The groups said that of the 663 Palestinian structures destroyed by Israel in 2013, 122 were constructed with international donor aid. The 663 demolitions mark the highest number in the last five years.

"International and local aid organizations have faced increasingly severe restrictions in responding to the needs created by the unlawful demolition of civilian property, in violation of Israel's obligation to facilitate the effective delivery of aid," wrote the groups, which included Oxfam.

This week, the International Red Cross said it would stop giving tents to Palestinians who lost their homes from demolitions in the occupied West Bank near Jordan. They cited Israel’s consistent obstruction and commandeering of aid for the decision.

Israeli political and military officials did not respond to Reuters’ requests for comment.

Last week, Israel destroyed 36 Palestinian homes in the Jordan Valley, the proposed eastern border of a future Palestinian state. The action displaced 66 people, 36 of them children, according to the UN data. The UN condemned the action, calling for the destruction to stop.

"I am deeply concerned about the ongoing displacement and dispossession of Palestinians... along the Jordan Valley where the number of structures demolished more than doubled in the last year," UN coordinator James Rawley said in a statement.

He added that the destruction was “counter to international law” and leaves the Palestinians without “access to shelter and basic services.”

It comes as hundreds of activists took to the streets days before in the Jordan Valley region.

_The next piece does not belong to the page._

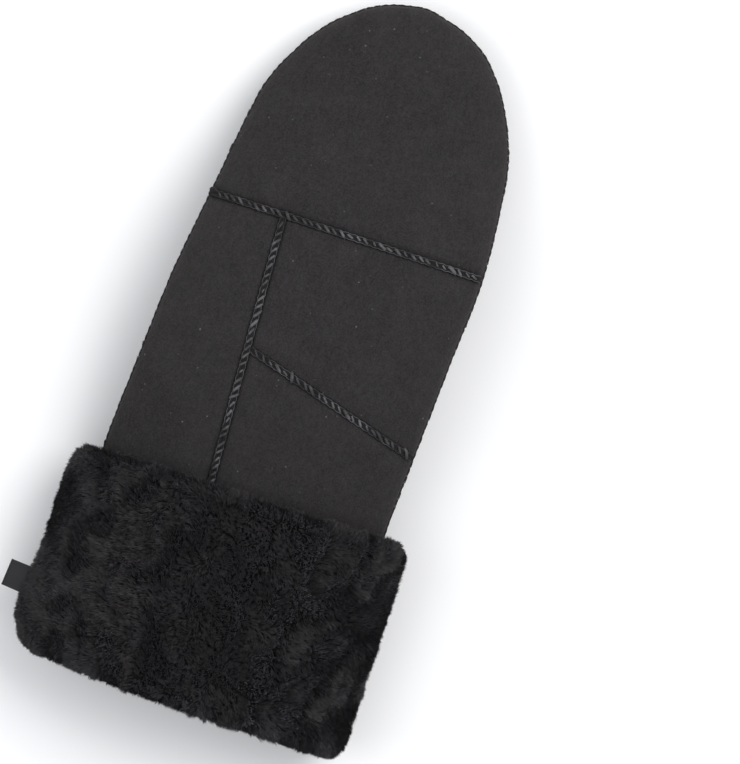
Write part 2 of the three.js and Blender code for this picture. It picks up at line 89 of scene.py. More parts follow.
Row = namedtuple("Row", "along left right lift full")
SECTIONS = [
    Row(0, -1.02, 1.023, 0.633, 0.86),
    Row(0.15, -1.023, 1.023, 0.633, 0.86),
    Row(0.31, -1.023, 1.026, 0.7, 0.93),
    Row(0.42, -0.988, 1.052, 0.92, 1),
    Row(0.553, -0.942, 1.088, 1, 1),
    Row(0.672, -0.862, 1.122, 0.92, 1),
    Row(0.788, -0.788, 1.08, 0.6, 0.97),
    Row(0.846, -0.728, 1.025, 0.47, 0.92),
    Row(0.901, -0.592, 0.904, 0.4, 0.82),
    Row(0.94, -0.45, 0.773, 0.362, 0.7),
    Row(0.969, -0.28, 0.622, 0.343, 0.54),
    Row(0.987, -0.127, 0.447, 0.334, 0.37),
    Row(0.997, 0.047, 0.267, 0.33, 0.18),
    Row(1, 0.161, 0.161, 0.33, 0),
]

ThumbRow = namedtuple("ThumbRow", "along half full")
THUMB_SECTIONS = [
    ThumbRow(0, 0, 0),
    ThumbRow(0.03, 0.5, 0.5),
    ThumbRow(0.12, 0.82, 0.85),
    ThumbRow(0.3, 1, 1),
    ThumbRow(0.6, 0.96, 1),
    ThumbRow(0.8, 0.84, 0.94),
    ThumbRow(0.93, 0.56, 0.72),
    ThumbRow(0.985, 0.26, 0.38),
    ThumbRow(1, 0, 0),
]
THUMB_LENGTH = 92.0
THUMB_WIDTH = 48.0
THUMB_BASE = FOLD_Y + 112.0
THUMB_ACROSS = 28.0
THUMB_GAP = 0.8
HOLE_Y = THUMB_BASE + 27.0
HOLE_HALF = 14.0
HOLE_REACH = 20.0


def smooth_curve(points, shares):
    """Catmull-Rom curve through the points. Its shares run evenly from point to point."""
    points = np.asarray(points, float)
    last = len(points) - 1
    place = np.clip(np.asarray(shares, float) * last, 0, last)
    start = np.minimum(np.floor(place).astype(int), last - 1)
    w = (place - start)[..., None]
    longer = np.vstack([2 * points[0] - points[1], points, 2 * points[-1] - points[-2]])
    before, here, ahead, beyond = (longer[start + k] for k in range(4))
    leave, arrive = (ahead - before) / 2, (beyond - here) / 2
    square = (3 * (ahead - here) - 2 * leave - arrive) * w**2
    cube = (2 * (here - ahead) + leave + arrive) * w**3
    return here + leave * w + square + cube


def edge_row(row, side):
    across = row.left if side < 0 else row.right
    return [across * HALF_WIDTH, FOLD_Y + row.along * LENGTH, row.lift * EDGE_LIFT]


EDGE = [edge_row(r, -1) for r in SECTIONS] + [edge_row(r, 1) for r in SECTIONS[-2::-1]]
FULL = [[r.full] for r in SECTIONS] + [[-r.full] for r in SECTIONS[-2::-1]]


def edge_at(share, depth):
    """The edge seam's line at a share of it, moved in by a depth."""
    share = np.asarray(share, float)
    step = 1e-4
    along = smooth_curve(EDGE, share + step) - smooth_curve(EDGE, share - step)
    length = np.hypot(along[..., 0], along[..., 1])
    point = smooth_curve(EDGE, share)
    point[..., 0] += depth * along[..., 1] / length
    point[..., 1] -= depth * along[..., 0] / length
    return point


def rounding(share):
    """How a flattened section rounds off from its middle to its edge."""
    return np.maximum(0, 1 - np.abs(share) ** 2.4) ** 0.55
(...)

Last Friday, hundreds of Palestinians, along with foreign activists, set up a camp in abandoned houses on the West Bank and protested against the Israel’s refusal to pull out of the Jordan Valley should a peace deal be in place.

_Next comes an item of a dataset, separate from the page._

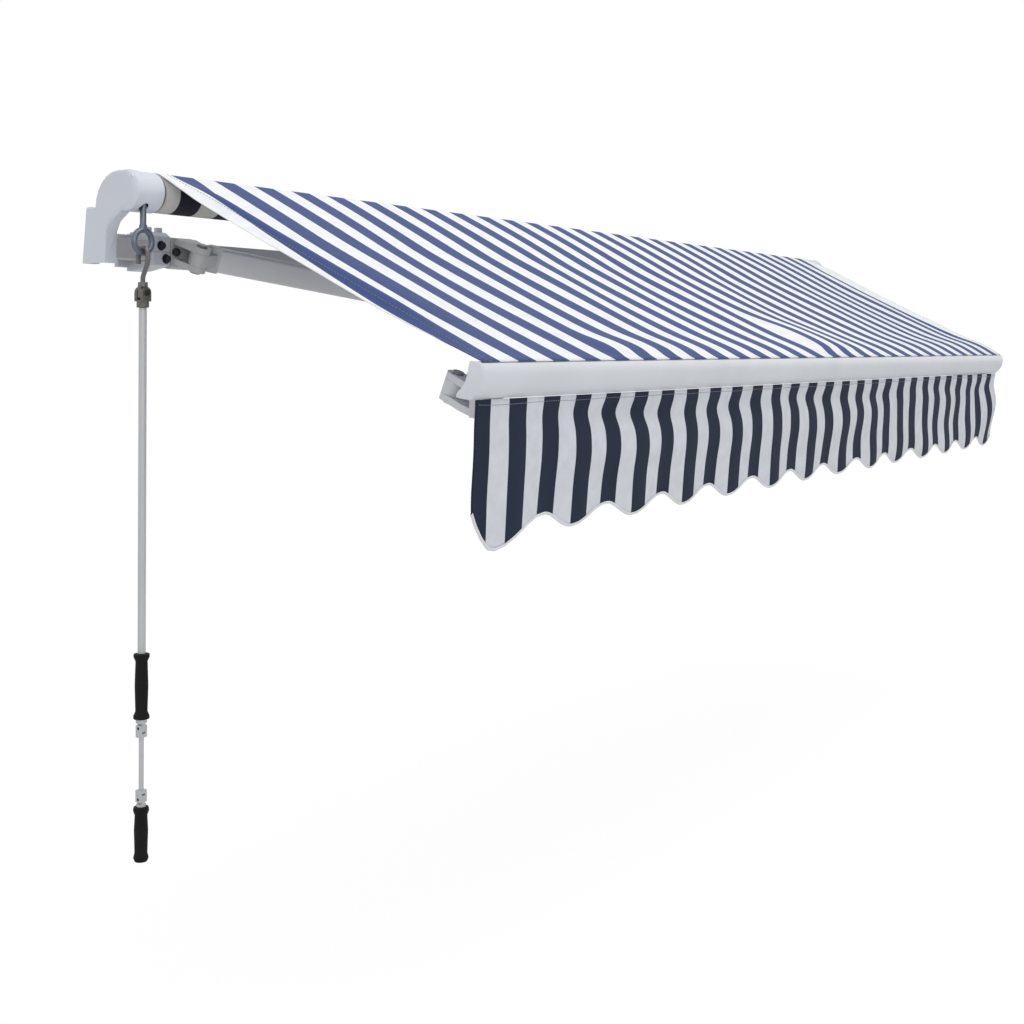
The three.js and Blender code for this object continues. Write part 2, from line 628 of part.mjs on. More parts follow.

The demonstrators held a banner reading "No peace with settlements." The action was called "Melh al-Ard" (Salt of the Earth), activists said in their statement.

The Israeli military called the protesters “provocateurs,” saying their evacuation came about after demonstrators threw stones on a nearby highway “and other legal considerations,” Reuters reported.

The Palestinian population in the Jordan Valley has declined as water supply from the Jordan River has been diverted and Israel maintains military zones and settlements.

Israeli settlements in the West Bank have long been the stumbling block in the peace negotiations, as Tel Aviv has refused to freeze the construction of new settlements – a stance that has tended to stall the peace initiative.

Meanwhile, the latest opinion poll released by Zogby Research Services found that both Israelis and Palestinians don’t believe a peace deal will happen.

Nearly two decades after Palestinian leader Yasser Arafat and Israeli Prime Minister Yitzhak Rabin shook hands on the 1995 Oslo Accord peace deal brokered by then-US President Bill Clinton, "it is clear several deep differences exist," the pollster said.

At the time of the Oslo peace process, according to polls, 61 percent of Palestinians and 54 percent of Israelis said they were “hopeful."

"Twenty years later, only 18 percent of Palestinians and 19 percent of Israelis view Oslo as a positive development in the history of their relationship," the pollster said.

According to the US State Department’s lead envoy to the Israeli-Palestinian negotiations, Martin Indyk, the new framework for the establishment of a lasting peace will address controversial issues, such as the settlements and Palestinian statehood. Under the framework – set to be made public later in February - up to 80 percent would stay in what would become Israeli sovereign territory. On top of that, Indyk said, the Palestinian Authority would allow settlers who want to remain as citizens of a future Palestinian state to stay in the territory. Once the document is drawn up, both sides will be expected to sign the agreement to facilitate further peace negotiations.